Module 1: Modern Data Architecture

Overview

This module covers the foundational technologies enabling modern data platforms at scale. Understanding the Lakehouse paradigm, Open Table Formats, and modern compute engines is essential for Principal-level architecture decisions.

Module Contents

Core Architecture

Document	Description	Key Topics
Lakehouse Concepts	Lakehouse vs. Lake vs. Warehouse	ACID transactions, schema enforcement, unified platform
Compute-Storage Separation	Disaggregated architecture	Independent scaling, cost implications

Table Formats & Storage

Document	Description	Key Topics
Open Table Formats	Delta vs. Iceberg vs. Hudi	Comparison matrix, selection criteria
Storage Formats	Parquet, ORC, Avro deep dive	Compression, encoding, performance
Partitioning Strategies	Partitioning, Z-Ordering, clustering	Small files problem, query optimization

Compute Engines

Document	Description	Key Topics
Compute Engines	Spark, Trino, DuckDB, ClickHouse	Use cases, trade-offs, cost

Learning Objectives

After completing this module, you will:

Explain Lakehouse Architecture - Benefits, trade-offs, and implementation patterns
Select Table Formats - Delta vs. Iceberg vs. Hudi based on requirements
Choose Storage Formats - Parquet vs. ORC vs. Avro for specific scenarios
Design Partitioning - Optimal strategies for query patterns and cost
Select Compute Engines - Spark vs. Trino vs. DuckDB based on workload
Optimize Cost - Storage tiering, file sizing, and compute selection

The Lakehouse Paradigm

Why Lakehouse Matters

Problem	Lake Solution	Warehouse Solution	Lakehouse Solution
Transactions	No ACID	ACID built-in	ACID via OTF
Schema Enforcement	Schema-on-read only	Schema-on-write	Both modes
Quality	Data swamp risk	High quality	Enforced quality
Cost	Low	High (duplicate storage)	Low (single copy)
BI Support	Poor	Excellent	Excellent

Cost Impact: Eliminating duplicate storage (lake + warehouse) typically saves 40-60% of total data platform costs.
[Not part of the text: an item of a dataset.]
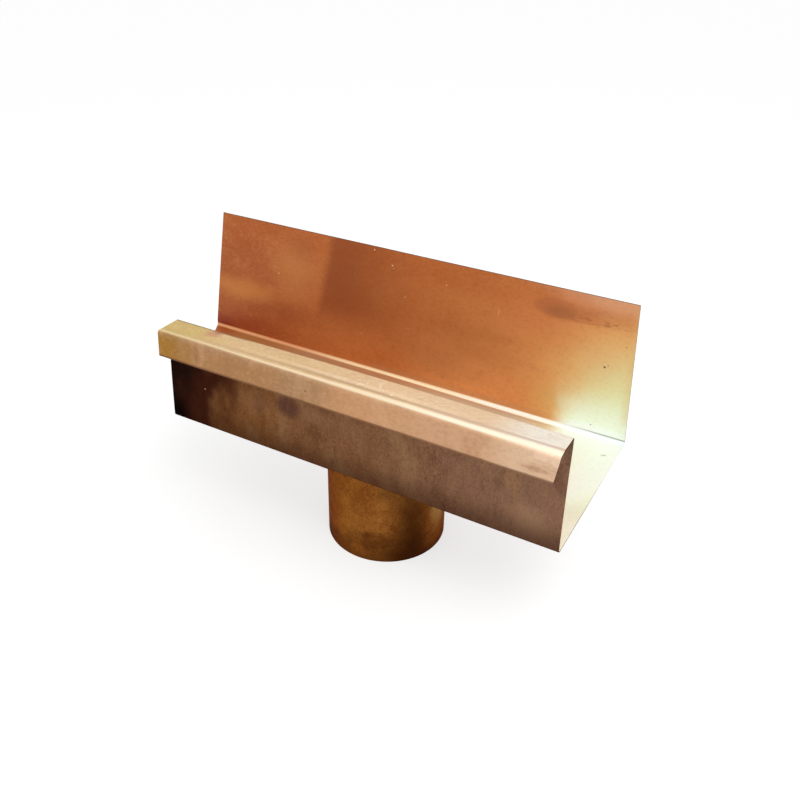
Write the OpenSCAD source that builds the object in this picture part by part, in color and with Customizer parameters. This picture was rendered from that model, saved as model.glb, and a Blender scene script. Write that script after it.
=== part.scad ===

Technology Selection Framework

Open Table Formats: The Big Three

Quick Selection Guide:

Use Case	Recommended	Alternative
Databricks Platform	Delta Lake	Iceberg (via Unity Catalog)
Streaming Ingest + Updates	Hudi MOR	Delta (deletion vectors)
High Partition Count	Iceberg	Hudi
Multi-cloud Strategy	Iceberg	Delta (open source)
Spark Ecosystem	Any OTF	Delta (best Spark integration)
Trino/Presto Queries	Iceberg	Delta (supported)

Storage Format Selection

Format	Best For	Avoid When
Parquet	Analytics, columnar queries	Row-heavy operations, write-heavy
ORC	Hive, Presto/Trino	Non-Hive ecosystems
Avro	Streaming, schema evolution	Analytical queries
JSON/CSV	Debugging, interchange	Production analytics (10-100x cost)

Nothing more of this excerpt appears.